Safety tests conducted by The Dawn Project are broadcast nationwide, showing Tesla Full Self-Driving running down a child sized mannequin in its path.

Tesla responds by issuing a Cease and Desist Letter to Dan O’Dowd, threatening litigation and demanding the removal of the video.

November 2022 - The Dawn Project publishes a series of ads in The New York Times

The ad campaign revealed critical safety defects in Tesla’s self-driving software, together with staunch public opposition to unsafe autonomous vehicles.

November 2022 - Tesla Full Self-Driving Wide Release

In November 2022, Elon Musk announced that Full Self-Driving Beta “is now available to anyone in North America”, expanding the number of consumers with access to his experimental software dramatically.

2023

February 2023 - NHTSA recalls Tesla Full Self-Driving days after Dawn Project Super Bowl ad broadcasts the software’s litany of safety defects

The Dawn Project’s ad showing the dangers of Tesla Full Self-Driving was watched by millions of Americans during the Super Bowl, and covered extensively in the national media.

Four days later, NHTSA announced a recall of Tesla Full Self-Driving, stating that the software:”increases the risk of a crash.”

June 2023 - Millions watch Tesla Full Self-Driving blow past a stop sign

In a ride along with The Dawn Project in Santa Barbara, CA, Tesla Full Self-Driving runs a stop sign with prominent Tesla investor Ross Gerber behind the wheel, almost T-boning another vehicle. The footage is viewed over 25 million times on Twitter alone, and Dan O’Dowd debates the dangers of Tesla’s software with Gerber on CNBC.

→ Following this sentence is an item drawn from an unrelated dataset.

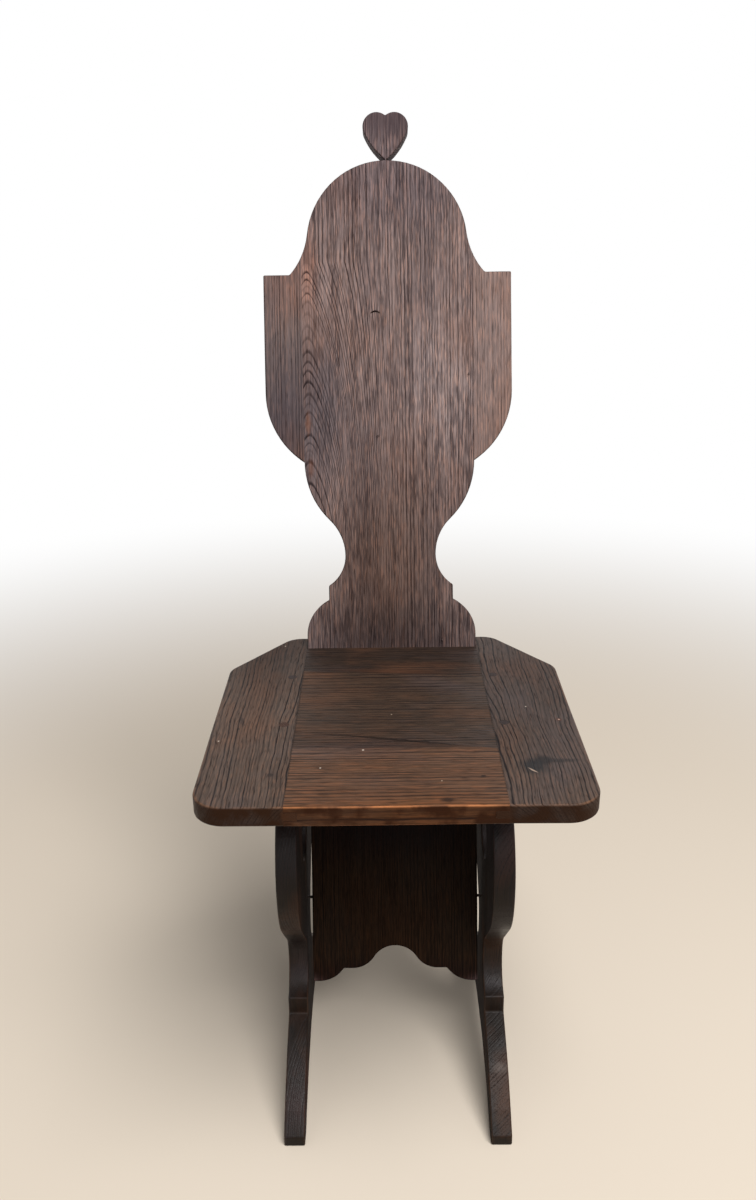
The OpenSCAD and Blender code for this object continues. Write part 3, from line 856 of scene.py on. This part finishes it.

Live Safety Tests Conducted By The Dawn Project

July 2023 - US Lawmakers Experience Tesla Full Self-Driving first-hand in real world safety tests

US Congressman Salud Carbajal and California State Senator Monique Límon joined Dan to test the safety of Tesla Full Self-Driving in a ride-along in Santa Barbara, California. The results of the ride-along were published in Politico.

December 2023 - The Dawn Project reveals Tesla’s driver monitoring system is unfit for purpose

Safety tests conducted by the safety advocacy group show that Tesla’s driver monitoring system is so defective that it fails to detect a teddy bear behind the wheel.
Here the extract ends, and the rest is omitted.